═══ Collected material

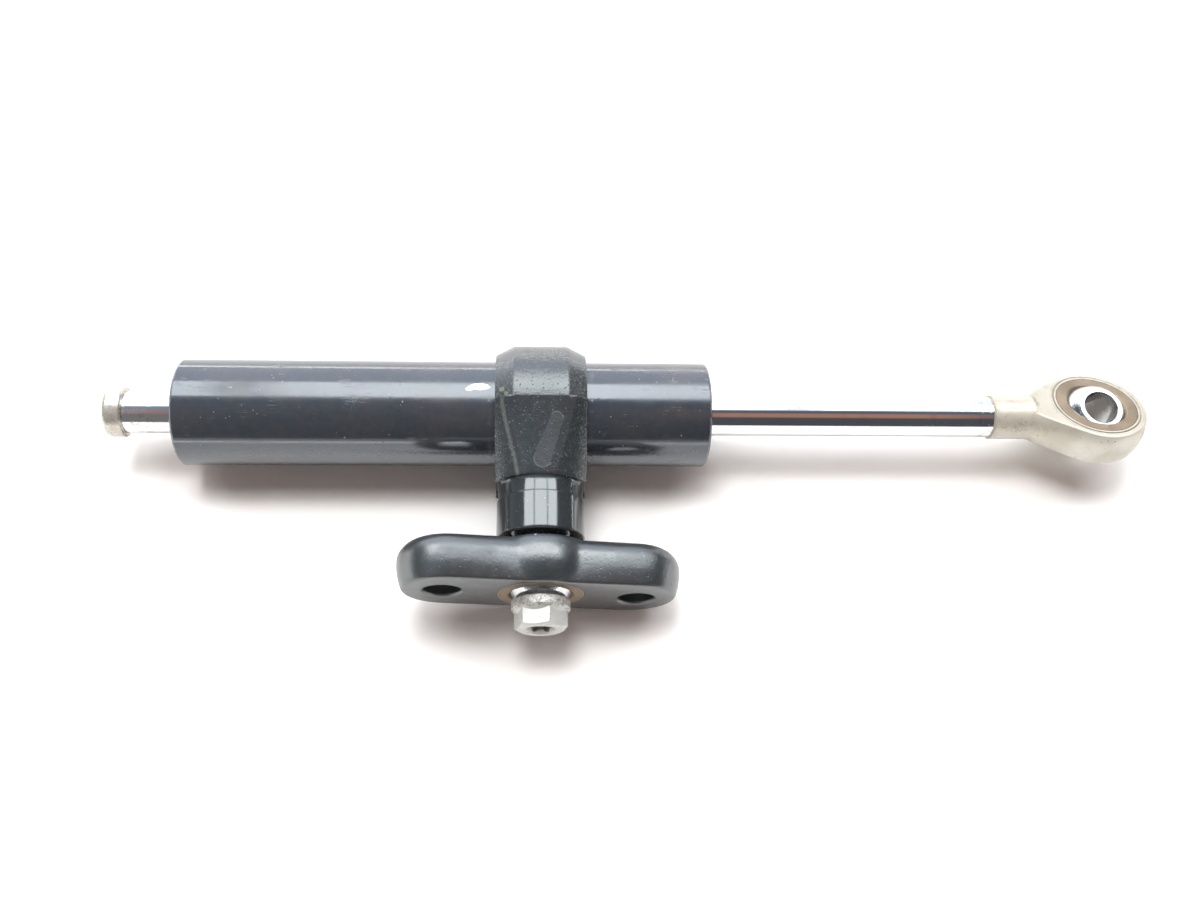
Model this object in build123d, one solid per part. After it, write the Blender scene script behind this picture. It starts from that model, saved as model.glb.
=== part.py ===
from build123d import *
import math
import os

# Steering damper with a through rod: a tube with a glued-on clamp yoke, a two-hole bracket
# that swivels on a ball under the yoke's bolt, and a rod end on the rod.
# Every size is in millimetres, every angle in degrees.
# X runs along the rod towards the rod end, Y from the bracket's flat face to the rod, Z is up.
# The origin is the middle of the bracket's two holes, on its flat face.

# Layout
rod_diameter = 10.0
left_rod_exposure = 13.3
right_rod_exposure = 71.2
eye_to_rod_shoulder = 26.9
stroke_outward = 10.0
bracket_turn_at_rest = 9.5
housing_turn_at_rest = 23.0

# Clearances and overruns
running_clearance = 0.03
fixed_clearance = 0.01
bond_gap = 0.02
face_play = 0.02
ball_clearance = 0.05
stroke_bump_gap = 0.5
cut_overrun = 1.0

# Tube
tube_outer_diameter = 25.2
tube_length = 124.4
tube_reach_right = 40.1
tube_wall = 3.1
tube_end_chamfer = 0.5

# Glands at the tube's ends
gland_seat_step = 1.0
gland_rod_gap = 0.25
gland_ring_setback = 1.5
wiper_height = 2.8
wiper_pocket_depth = 3.2
wiper_lip_reach = 0.8
wiper_lip_width = 1.1
seal_height = 3.2
seal_width = 3.6
seal_spacing = 1.4
seal_notch_depth = 1.4
seal_notch_width = 1.2
bush_spacing = 1.4
bush_wall = 1.0
bush_length = 6.4
o_ring_groove_depth = 1.3
o_ring_groove_width = 1.8
o_ring_groove_inset = 4.2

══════

Stated task -
From the data above, copy each line where the string "part" appears.

Exercise solution -
Model this object in build123d, one solid per part. After it, write the Blender scene script behind this picture. It starts from that model, saved as model.glb.
=== part.py ===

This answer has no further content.